Когда же наконец Петр Савватий, сбросив гнет забот, на крыльях любви полетел к Феодоре, он нашел ее дверь наглухо запертой. Привычно подумав, что она, должно быть, в одеоне, он поспешил туда. Но Феодоры там не оказалось. Ему удалось только узнать, что ее выгнали в тот самый день, когда они последний раз виделись, за учиненную драку и срыв спектакля. Несмотря на огромный успех Феодоры у зрителей, к ней было много претензий; говорили, что по отношению к другим актеркам она — сущий скорпион, та драка была не первой. Больше никто ничего не мог или не хотел сказать. Петр Савватий вновь помчался к ней домой. Там его ждал окончательный и самый страшный удар: ему сказали, что Феодора больше здесь не живет. Хозяйка на расспросы отвечала неохотно.
— А я почем знаю, где она? Собрала манатки и съехала. Да уж недели две тому назад. Сказала, что уезжает навсегда. Ну а куда, — не мое дело. Этих сучек, тут, что грязи. И комнату сдавать хлопотно. Вон, такие, как ты, так и ошиваются! Кобели!
Петр Савватий вышел он на улицу, точно оглушенный, чувствуя, как внутри разрастается страшная пустота. Мир, только что сиявший всеми красками, внезапно померк. Он бесцельно брел по мостовой, тупо глядя себе под ноги и несколько чудом избежав столкновения со встречными прохожими. Потом в нем вдруг проснулась энергия и он бросился искать пропавшую. За остаток дня взмок от усердия, обойдя пять театров, но ни в одном про Феодору никто ничего не слыхал. 
Только тогда он понял, как это выглядело в ее глазах. Тогда, в их последнюю встречу, в дверь к ним стучали, потому что искали Феодору перед началом представления, которое так и не состоялось. Она не открыла, сделав ставку на него, Петра Савватия, в надежде, что он все-таки возьмет ее на полное содержание, - а он вместо этого исчез. Она наверняка решила, что он ее бросил – ведь до этого ходил, как экскувит на стражу, по росписи. Или что-то с ним случилось. А ей как раз нужна была помощь. Разумеется, она и не подозревала, кто он на самом деле, и даже имени его не знала полностью, он представился ей просто Петром.

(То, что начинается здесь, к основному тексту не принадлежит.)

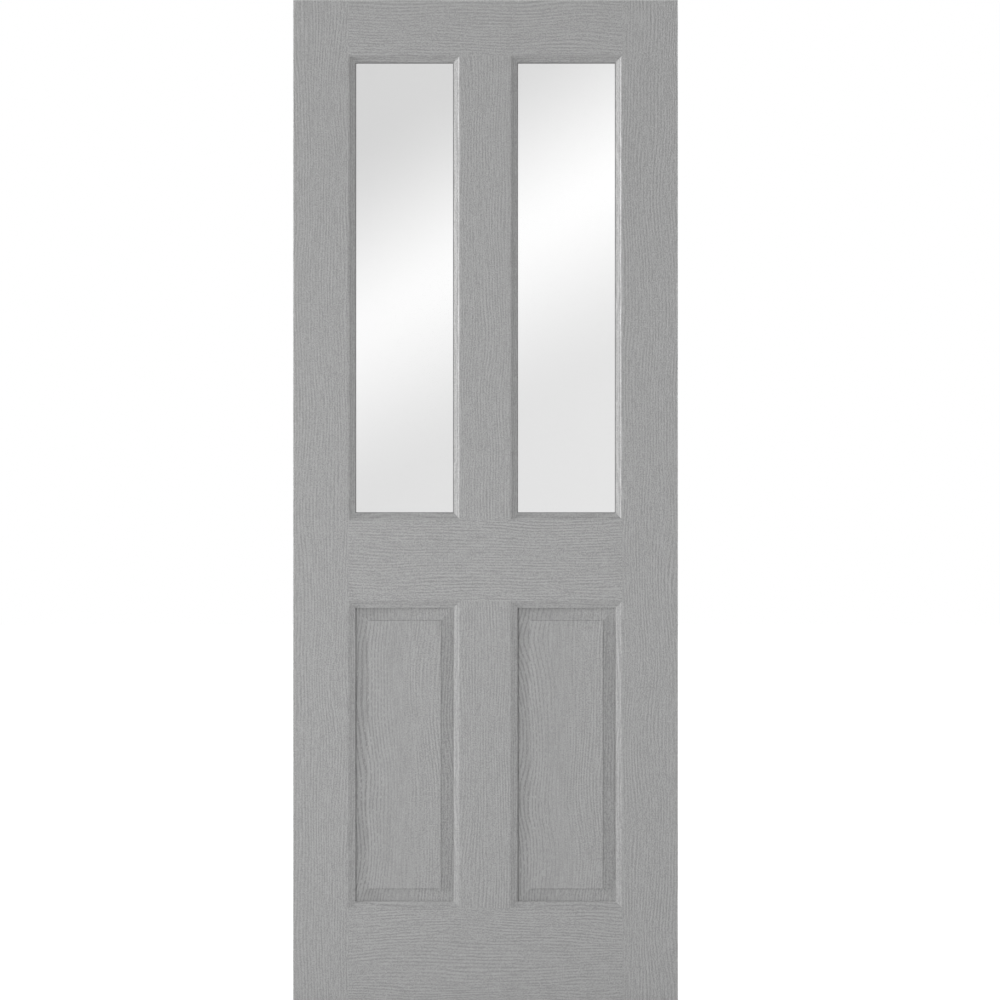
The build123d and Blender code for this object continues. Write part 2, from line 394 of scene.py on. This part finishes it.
def lamp(name, kind, place, direction, strength, **settings):
    """A lamp at a place that shines along a direction, and that the camera doesn't see."""
    data = bpy.data.lights.new(name, kind)
    data.energy = strength
    for option, value in settings.items():
        setattr(data, option, value)
    made = bpy.data.objects.new(name, data)
    made.rotation_euler = Vector(direction).to_track_quat("-Z", "Y").to_euler()
    made.location = place
    made.visible_camera = False
    made.visible_transmission = False
    made.visible_glossy = kind == "SUN"
    scene.collection.objects.link(made)


for name, facing, share in (("front", 1.0, 1.0), ("back", -1.0, back_share)):
    lamp(name + "_side_light", "SUN", (-side_distance * facing, 0.0, side_height),
         (math.sin(side_angle) * facing, math.cos(side_angle) * facing, 0.0),
         side_light * share, angle=side_softness)
    softbox_place = Vector((leaf_middle.x - softbox_aside * facing, -softbox_distance * facing,
                            softbox_height))
    lamp(name + "_softbox", "AREA", softbox_place, leaf_middle - softbox_place,
         front_light, shape="SQUARE", size=softbox_width)

# Floor: it reads white to the camera and still takes the leaf's shadow
floor_radius = 30.0
floor_sides = 96
floor_grey = 0.6
shadow_grey = 0.3
floor_glow = 0.86

floor_mesh = bmesh.new()
bmesh.ops.create_circle(floor_mesh, cap_ends=True, segments=floor_sides, radius=floor_radius)
floor_data = bpy.data.meshes.new("floor")
floor_mesh.to_mesh(floor_data)
floor_mesh.free()
floor = bpy.data.objects.new("floor", floor_data)
scene.collection.objects.link(floor)

floor_finish, floor_tree = new_finish("pale_floor")
floor_pale = add(floor_tree, "ShaderNodeBsdfDiffuse", {"Color": grey(floor_grey)})
floor_shadow = add(floor_tree, "ShaderNodeBsdfDiffuse", {"Color": grey(shadow_grey)})
floor_white = add(floor_tree, "ShaderNodeEmission", {"Color": grey(1.0), "Strength": floor_glow})
floor_bright = add(floor_tree, "ShaderNodeAddShader", {0: floor_shadow.outputs[0], 1: floor_white.outputs[0]})
floor_mixed = add(floor_tree, "ShaderNodeMixShader",
                  {0: white_backdrop(floor_tree), 1: floor_pale.outputs[0], 2: floor_bright.outputs[0]})
add(floor_tree, "ShaderNodeOutputMaterial", {"Surface": floor_mixed.outputs[0]})
floor.data.materials.append(floor_finish)

scene.view_settings.view_transform = "Standard"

Как она вышла из положения и вышла ли? Бедная девочка! Такая жемчужина - среди навоза низких занятий и грубых нравов. Но что бы он стал с ней делать? Взять ее к себе в дом любовницей – соблазнительная мысль, однако василевс этого не одобрит, тем более василисса. А его положение недостаточно твердо. Так он тогда рассуждал, потому и не отвечал на ее намеки. Не решился. И вот теперь наказан: он даже представить не мог, как глубоко проросло в нем это чувство и какую боль он испытает, потеряв ее.
Может быть, она искала его среди экскувитов? Петр Савватий ринулся в экскувиторий, где после долгих расспросов и даже припугиваний кто-то вспомнил, что правда, приходила недели три назад  какая-то девица легкого поведения и интересовалась неким Петром, но ее отшили.
— Да, была тут одна потаскушка, — потирая лоб, докладывал Кекилий, пятидесятилетний экскувит, помнивший Петра Савватия еще новобранцем. - Я говорю, что нет у нас таких. Она настаивает. Я ей: путаешь ты что-то, любезная! Был тут один Петр, да только он больше не экскувит. Петр Савватий его звали, а теперь величают господин Флавий Петр Савватий Юстиниан, vir illustris — если тебе это о чем-то говорит. Первое лицо в государстве, экс-консул, племянник василевса и наследник престола! Так что своего Петра, уж не знаю, кто он, ищи-ка где-нибудь в другом месте.
Перечисляя все титулы Петра Савватия, пожилой экскувит явно хотел ему польстить. Но тот, едва дослушав его, развернулся и поспешно вышел. От отчаяния ему хотелось реветь и выть.